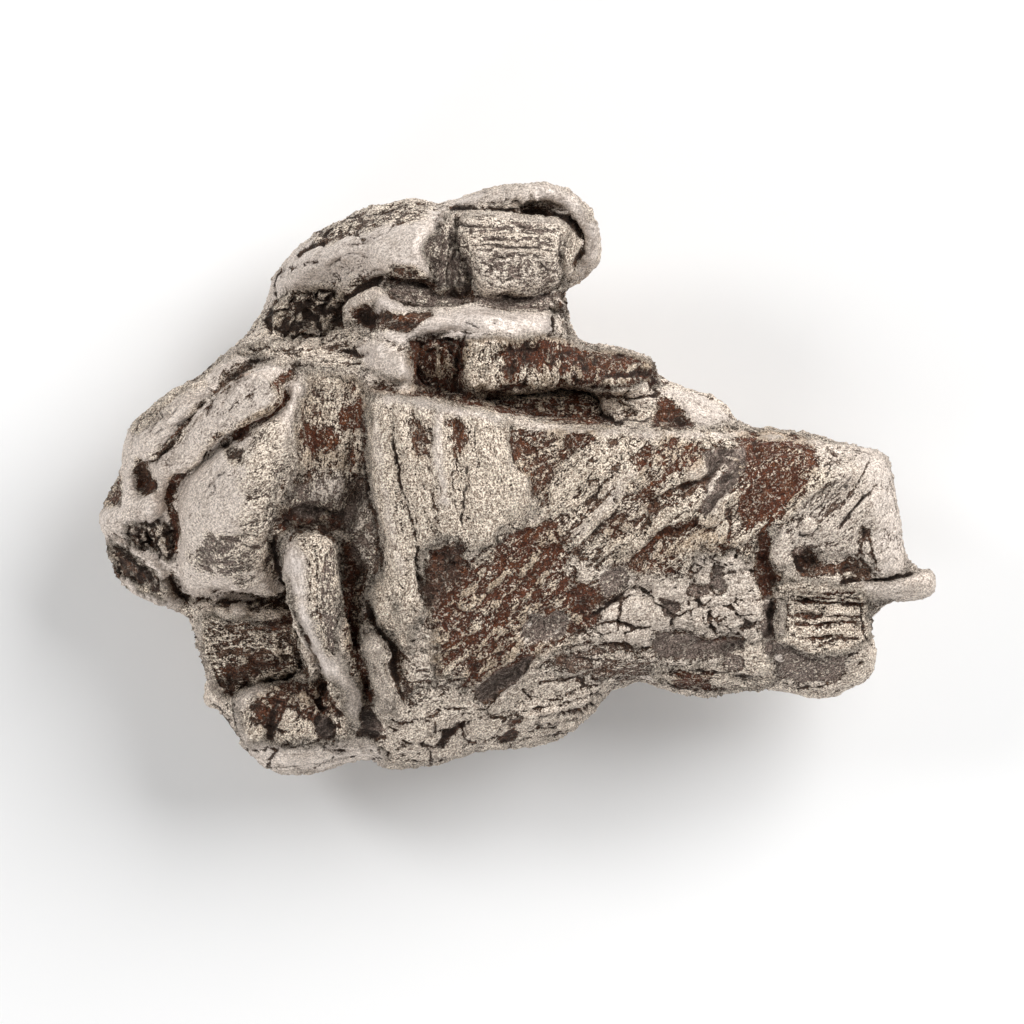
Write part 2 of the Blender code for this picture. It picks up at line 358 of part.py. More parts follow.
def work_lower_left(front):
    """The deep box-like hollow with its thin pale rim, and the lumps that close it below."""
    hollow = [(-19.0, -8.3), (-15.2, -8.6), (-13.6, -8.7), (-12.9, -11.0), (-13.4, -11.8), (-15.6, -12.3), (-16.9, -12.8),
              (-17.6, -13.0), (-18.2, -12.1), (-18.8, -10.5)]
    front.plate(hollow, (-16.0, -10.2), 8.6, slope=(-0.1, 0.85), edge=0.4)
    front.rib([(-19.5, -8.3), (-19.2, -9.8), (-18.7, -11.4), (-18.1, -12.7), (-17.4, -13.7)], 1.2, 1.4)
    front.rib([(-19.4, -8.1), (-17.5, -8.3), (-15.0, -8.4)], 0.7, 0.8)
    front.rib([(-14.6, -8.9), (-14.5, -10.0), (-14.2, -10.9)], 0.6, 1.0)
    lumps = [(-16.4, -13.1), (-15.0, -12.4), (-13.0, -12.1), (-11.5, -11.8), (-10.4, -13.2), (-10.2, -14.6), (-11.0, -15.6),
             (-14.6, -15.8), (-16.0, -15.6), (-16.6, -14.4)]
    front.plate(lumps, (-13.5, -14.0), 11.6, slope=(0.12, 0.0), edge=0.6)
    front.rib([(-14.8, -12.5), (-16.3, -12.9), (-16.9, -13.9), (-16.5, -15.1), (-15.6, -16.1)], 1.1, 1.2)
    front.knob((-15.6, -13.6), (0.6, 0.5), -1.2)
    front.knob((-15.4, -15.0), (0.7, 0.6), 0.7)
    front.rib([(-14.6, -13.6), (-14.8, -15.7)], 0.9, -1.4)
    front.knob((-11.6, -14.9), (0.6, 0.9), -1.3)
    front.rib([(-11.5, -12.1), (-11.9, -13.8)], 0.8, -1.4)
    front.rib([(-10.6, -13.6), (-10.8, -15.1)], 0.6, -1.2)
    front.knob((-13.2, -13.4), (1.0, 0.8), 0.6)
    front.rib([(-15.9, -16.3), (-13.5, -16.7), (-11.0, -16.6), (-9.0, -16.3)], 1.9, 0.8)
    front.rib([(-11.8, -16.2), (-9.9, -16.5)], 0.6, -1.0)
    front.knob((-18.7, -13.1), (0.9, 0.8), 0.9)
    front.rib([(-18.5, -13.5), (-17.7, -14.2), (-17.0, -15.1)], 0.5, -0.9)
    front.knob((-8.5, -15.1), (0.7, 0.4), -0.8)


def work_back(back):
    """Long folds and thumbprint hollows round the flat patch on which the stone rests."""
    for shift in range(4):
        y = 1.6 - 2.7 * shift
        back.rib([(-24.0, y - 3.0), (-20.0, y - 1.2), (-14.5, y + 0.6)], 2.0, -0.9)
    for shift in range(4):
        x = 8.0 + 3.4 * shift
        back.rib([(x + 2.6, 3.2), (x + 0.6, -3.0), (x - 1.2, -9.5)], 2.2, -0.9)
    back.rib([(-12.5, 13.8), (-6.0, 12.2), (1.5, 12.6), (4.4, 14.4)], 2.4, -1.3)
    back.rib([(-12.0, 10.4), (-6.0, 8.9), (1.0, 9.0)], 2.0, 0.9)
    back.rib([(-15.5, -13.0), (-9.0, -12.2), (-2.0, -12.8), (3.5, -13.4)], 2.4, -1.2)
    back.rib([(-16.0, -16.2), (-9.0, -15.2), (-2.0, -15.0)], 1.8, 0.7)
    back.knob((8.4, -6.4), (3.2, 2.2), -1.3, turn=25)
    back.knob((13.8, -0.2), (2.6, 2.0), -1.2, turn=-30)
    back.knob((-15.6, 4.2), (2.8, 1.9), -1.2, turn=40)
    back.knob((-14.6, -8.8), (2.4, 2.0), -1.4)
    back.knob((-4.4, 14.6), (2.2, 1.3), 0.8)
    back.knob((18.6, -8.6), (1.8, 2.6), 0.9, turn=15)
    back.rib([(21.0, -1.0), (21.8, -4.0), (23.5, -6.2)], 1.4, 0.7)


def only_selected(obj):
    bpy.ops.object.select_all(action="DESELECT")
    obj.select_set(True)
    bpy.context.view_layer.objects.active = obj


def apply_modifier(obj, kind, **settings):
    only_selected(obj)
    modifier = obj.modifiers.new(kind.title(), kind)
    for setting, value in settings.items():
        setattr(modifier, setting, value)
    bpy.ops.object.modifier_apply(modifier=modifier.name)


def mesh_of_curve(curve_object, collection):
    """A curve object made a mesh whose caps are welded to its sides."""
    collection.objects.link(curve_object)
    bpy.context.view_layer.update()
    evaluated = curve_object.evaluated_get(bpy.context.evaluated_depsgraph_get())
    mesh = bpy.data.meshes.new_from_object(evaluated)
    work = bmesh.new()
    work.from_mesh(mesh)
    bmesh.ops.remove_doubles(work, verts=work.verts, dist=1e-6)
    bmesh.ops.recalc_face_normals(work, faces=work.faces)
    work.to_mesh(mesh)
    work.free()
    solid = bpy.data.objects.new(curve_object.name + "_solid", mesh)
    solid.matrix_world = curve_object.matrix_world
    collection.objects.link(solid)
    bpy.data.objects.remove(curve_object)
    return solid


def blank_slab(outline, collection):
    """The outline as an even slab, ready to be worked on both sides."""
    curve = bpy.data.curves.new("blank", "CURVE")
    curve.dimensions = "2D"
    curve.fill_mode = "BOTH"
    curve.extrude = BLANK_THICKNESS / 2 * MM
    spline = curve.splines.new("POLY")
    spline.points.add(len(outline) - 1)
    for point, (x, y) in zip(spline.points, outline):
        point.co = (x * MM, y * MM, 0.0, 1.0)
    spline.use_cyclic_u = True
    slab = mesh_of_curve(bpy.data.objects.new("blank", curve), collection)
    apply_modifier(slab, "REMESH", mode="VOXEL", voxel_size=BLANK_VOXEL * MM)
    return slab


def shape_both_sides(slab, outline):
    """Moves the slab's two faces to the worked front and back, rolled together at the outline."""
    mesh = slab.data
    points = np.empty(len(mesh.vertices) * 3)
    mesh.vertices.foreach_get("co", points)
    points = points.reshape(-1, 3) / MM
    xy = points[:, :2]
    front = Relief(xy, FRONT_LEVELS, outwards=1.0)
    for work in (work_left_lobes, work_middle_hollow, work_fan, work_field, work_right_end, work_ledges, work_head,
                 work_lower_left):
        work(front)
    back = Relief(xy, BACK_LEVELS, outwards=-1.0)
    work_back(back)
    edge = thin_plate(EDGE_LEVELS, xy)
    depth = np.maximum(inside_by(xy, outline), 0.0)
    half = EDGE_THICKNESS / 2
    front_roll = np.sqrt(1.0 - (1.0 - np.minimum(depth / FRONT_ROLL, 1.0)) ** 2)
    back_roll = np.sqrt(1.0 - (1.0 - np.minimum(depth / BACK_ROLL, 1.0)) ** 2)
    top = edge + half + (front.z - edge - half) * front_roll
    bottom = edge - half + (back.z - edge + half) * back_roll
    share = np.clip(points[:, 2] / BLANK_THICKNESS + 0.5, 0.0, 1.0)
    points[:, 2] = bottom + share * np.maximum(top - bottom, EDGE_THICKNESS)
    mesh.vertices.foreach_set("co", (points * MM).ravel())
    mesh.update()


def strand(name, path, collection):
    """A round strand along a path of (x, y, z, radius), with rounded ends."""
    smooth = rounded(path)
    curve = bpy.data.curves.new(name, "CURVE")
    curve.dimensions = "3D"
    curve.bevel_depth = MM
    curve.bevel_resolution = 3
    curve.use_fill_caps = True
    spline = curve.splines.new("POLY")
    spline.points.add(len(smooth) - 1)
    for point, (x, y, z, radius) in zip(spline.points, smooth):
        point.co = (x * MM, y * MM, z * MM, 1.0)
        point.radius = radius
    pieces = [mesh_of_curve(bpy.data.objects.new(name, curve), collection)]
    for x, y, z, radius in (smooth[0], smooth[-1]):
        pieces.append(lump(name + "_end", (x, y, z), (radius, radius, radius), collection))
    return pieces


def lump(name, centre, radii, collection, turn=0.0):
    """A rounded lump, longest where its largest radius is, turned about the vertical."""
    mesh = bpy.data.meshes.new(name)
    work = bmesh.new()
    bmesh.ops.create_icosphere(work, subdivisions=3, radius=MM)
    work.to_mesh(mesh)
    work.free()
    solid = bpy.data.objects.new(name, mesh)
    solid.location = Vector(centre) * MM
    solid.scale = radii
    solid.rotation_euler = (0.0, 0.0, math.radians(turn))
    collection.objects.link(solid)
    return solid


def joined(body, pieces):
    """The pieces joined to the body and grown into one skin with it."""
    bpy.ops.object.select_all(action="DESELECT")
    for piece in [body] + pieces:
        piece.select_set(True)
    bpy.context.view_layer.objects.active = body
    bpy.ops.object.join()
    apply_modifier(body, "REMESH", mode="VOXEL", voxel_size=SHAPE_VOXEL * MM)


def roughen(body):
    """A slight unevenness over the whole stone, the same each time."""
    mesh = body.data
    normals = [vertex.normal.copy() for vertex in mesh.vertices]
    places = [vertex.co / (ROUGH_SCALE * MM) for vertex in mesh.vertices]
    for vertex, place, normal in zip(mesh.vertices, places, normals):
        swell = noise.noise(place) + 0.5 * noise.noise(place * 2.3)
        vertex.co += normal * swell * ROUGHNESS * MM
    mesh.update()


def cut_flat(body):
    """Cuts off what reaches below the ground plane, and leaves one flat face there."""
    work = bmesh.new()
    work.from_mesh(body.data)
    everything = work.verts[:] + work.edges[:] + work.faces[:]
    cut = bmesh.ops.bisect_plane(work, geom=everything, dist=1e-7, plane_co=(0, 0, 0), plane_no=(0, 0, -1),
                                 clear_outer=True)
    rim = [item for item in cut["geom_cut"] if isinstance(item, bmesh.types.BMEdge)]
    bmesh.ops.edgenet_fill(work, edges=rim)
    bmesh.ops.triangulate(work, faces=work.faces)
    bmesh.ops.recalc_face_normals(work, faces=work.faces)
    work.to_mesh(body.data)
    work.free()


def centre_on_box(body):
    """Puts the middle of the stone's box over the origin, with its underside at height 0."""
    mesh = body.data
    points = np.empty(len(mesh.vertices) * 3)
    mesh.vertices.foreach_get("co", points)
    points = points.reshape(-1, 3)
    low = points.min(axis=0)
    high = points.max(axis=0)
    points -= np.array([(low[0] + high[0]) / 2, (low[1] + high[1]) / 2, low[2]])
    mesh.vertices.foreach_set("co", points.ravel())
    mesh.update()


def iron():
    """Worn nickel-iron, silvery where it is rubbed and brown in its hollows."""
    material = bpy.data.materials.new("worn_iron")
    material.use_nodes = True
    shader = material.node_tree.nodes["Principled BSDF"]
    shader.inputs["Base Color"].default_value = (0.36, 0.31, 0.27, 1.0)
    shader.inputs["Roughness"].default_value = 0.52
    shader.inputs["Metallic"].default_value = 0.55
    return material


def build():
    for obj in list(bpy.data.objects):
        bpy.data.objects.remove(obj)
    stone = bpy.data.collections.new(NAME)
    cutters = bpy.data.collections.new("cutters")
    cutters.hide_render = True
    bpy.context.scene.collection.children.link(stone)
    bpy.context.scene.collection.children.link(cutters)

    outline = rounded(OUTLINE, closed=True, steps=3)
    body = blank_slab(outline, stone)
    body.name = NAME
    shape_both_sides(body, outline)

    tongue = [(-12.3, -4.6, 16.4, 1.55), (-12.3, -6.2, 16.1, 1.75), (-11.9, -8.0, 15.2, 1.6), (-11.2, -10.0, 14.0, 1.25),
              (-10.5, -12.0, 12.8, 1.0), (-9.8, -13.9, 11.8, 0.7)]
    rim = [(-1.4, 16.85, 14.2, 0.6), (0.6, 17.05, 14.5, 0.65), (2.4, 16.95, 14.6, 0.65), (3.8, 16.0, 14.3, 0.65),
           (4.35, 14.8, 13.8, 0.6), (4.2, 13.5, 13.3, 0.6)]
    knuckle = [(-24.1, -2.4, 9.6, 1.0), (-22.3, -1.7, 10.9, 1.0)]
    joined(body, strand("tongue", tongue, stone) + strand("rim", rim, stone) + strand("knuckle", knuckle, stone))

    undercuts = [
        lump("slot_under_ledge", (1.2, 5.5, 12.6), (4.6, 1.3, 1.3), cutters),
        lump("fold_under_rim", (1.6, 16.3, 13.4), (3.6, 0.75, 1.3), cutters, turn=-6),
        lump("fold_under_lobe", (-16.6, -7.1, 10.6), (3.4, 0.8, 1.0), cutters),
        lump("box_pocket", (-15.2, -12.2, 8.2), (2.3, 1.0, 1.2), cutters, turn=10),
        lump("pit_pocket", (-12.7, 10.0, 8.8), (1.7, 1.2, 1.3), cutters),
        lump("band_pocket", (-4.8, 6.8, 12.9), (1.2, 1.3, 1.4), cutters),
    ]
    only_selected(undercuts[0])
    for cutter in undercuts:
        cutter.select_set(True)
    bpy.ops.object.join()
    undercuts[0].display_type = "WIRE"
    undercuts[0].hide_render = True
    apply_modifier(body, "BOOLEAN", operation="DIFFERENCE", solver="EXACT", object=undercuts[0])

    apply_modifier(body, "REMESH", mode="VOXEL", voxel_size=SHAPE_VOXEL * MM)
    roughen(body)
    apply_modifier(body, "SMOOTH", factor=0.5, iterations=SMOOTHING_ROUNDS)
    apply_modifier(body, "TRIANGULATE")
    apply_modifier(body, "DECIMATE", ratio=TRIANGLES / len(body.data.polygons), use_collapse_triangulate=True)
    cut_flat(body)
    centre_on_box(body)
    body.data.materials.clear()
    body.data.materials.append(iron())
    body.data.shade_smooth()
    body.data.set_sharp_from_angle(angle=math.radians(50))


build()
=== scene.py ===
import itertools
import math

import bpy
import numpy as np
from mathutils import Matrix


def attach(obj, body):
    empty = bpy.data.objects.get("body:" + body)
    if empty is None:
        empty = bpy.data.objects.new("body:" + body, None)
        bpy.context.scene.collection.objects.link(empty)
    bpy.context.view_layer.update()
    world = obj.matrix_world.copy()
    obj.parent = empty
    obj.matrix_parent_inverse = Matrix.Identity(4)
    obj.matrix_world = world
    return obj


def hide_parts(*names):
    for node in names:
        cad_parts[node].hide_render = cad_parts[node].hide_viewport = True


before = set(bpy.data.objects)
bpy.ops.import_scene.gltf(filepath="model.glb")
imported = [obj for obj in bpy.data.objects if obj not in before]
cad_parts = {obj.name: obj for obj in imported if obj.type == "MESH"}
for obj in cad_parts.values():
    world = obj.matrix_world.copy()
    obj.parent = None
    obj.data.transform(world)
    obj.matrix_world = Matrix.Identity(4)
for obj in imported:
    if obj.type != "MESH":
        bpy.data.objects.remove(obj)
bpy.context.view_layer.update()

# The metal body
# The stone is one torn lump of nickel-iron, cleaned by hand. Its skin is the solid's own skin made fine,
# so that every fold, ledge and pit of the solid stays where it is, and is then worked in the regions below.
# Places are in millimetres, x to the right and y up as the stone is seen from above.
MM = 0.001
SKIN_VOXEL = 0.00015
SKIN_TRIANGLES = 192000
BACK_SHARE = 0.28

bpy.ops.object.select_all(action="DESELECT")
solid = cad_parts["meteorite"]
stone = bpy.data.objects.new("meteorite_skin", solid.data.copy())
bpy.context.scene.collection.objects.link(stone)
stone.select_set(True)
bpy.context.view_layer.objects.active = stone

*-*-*

To be done:
Return a word-for-word copy of the lines from the beginning of the listing to the line holding "front.knob((-8.5, -15.1), (0.7, 0.4), -0.8)", both kept.

Exercise output:
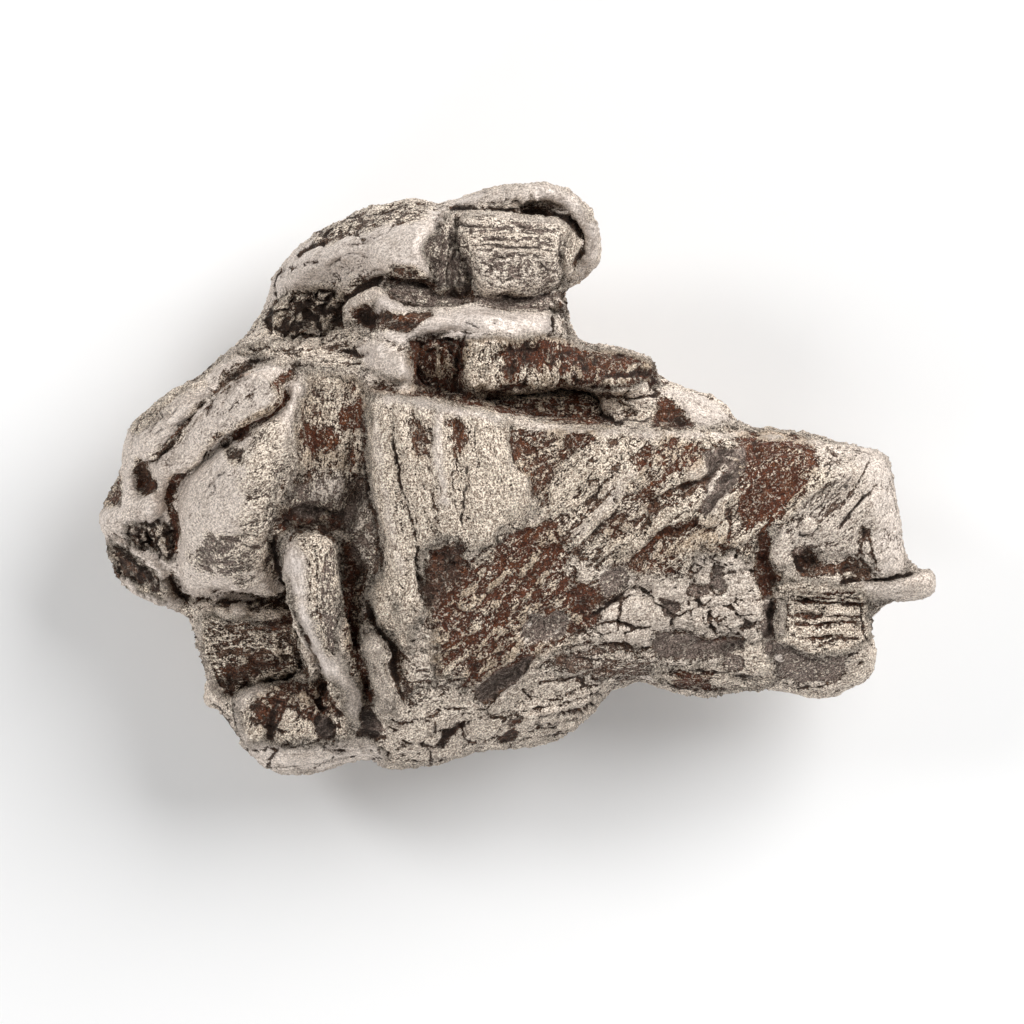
Write part 2 of the Blender code for this picture. It picks up at line 358 of part.py. More parts follow.
def work_lower_left(front):
    """The deep box-like hollow with its thin pale rim, and the lumps that close it below."""
    hollow = [(-19.0, -8.3), (-15.2, -8.6), (-13.6, -8.7), (-12.9, -11.0), (-13.4, -11.8), (-15.6, -12.3), (-16.9, -12.8),
              (-17.6, -13.0), (-18.2, -12.1), (-18.8, -10.5)]
    front.plate(hollow, (-16.0, -10.2), 8.6, slope=(-0.1, 0.85), edge=0.4)
    front.rib([(-19.5, -8.3), (-19.2, -9.8), (-18.7, -11.4), (-18.1, -12.7), (-17.4, -13.7)], 1.2, 1.4)
    front.rib([(-19.4, -8.1), (-17.5, -8.3), (-15.0, -8.4)], 0.7, 0.8)
    front.rib([(-14.6, -8.9), (-14.5, -10.0), (-14.2, -10.9)], 0.6, 1.0)
    lumps = [(-16.4, -13.1), (-15.0, -12.4), (-13.0, -12.1), (-11.5, -11.8), (-10.4, -13.2), (-10.2, -14.6), (-11.0, -15.6),
             (-14.6, -15.8), (-16.0, -15.6), (-16.6, -14.4)]
    front.plate(lumps, (-13.5, -14.0), 11.6, slope=(0.12, 0.0), edge=0.6)
    front.rib([(-14.8, -12.5), (-16.3, -12.9), (-16.9, -13.9), (-16.5, -15.1), (-15.6, -16.1)], 1.1, 1.2)
    front.knob((-15.6, -13.6), (0.6, 0.5), -1.2)
    front.knob((-15.4, -15.0), (0.7, 0.6), 0.7)
    front.rib([(-14.6, -13.6), (-14.8, -15.7)], 0.9, -1.4)
    front.knob((-11.6, -14.9), (0.6, 0.9), -1.3)
    front.rib([(-11.5, -12.1), (-11.9, -13.8)], 0.8, -1.4)
    front.rib([(-10.6, -13.6), (-10.8, -15.1)], 0.6, -1.2)
    front.knob((-13.2, -13.4), (1.0, 0.8), 0.6)
    front.rib([(-15.9, -16.3), (-13.5, -16.7), (-11.0, -16.6), (-9.0, -16.3)], 1.9, 0.8)
    front.rib([(-11.8, -16.2), (-9.9, -16.5)], 0.6, -1.0)
    front.knob((-18.7, -13.1), (0.9, 0.8), 0.9)
    front.rib([(-18.5, -13.5), (-17.7, -14.2), (-17.0, -15.1)], 0.5, -0.9)
    front.knob((-8.5, -15.1), (0.7, 0.4), -0.8)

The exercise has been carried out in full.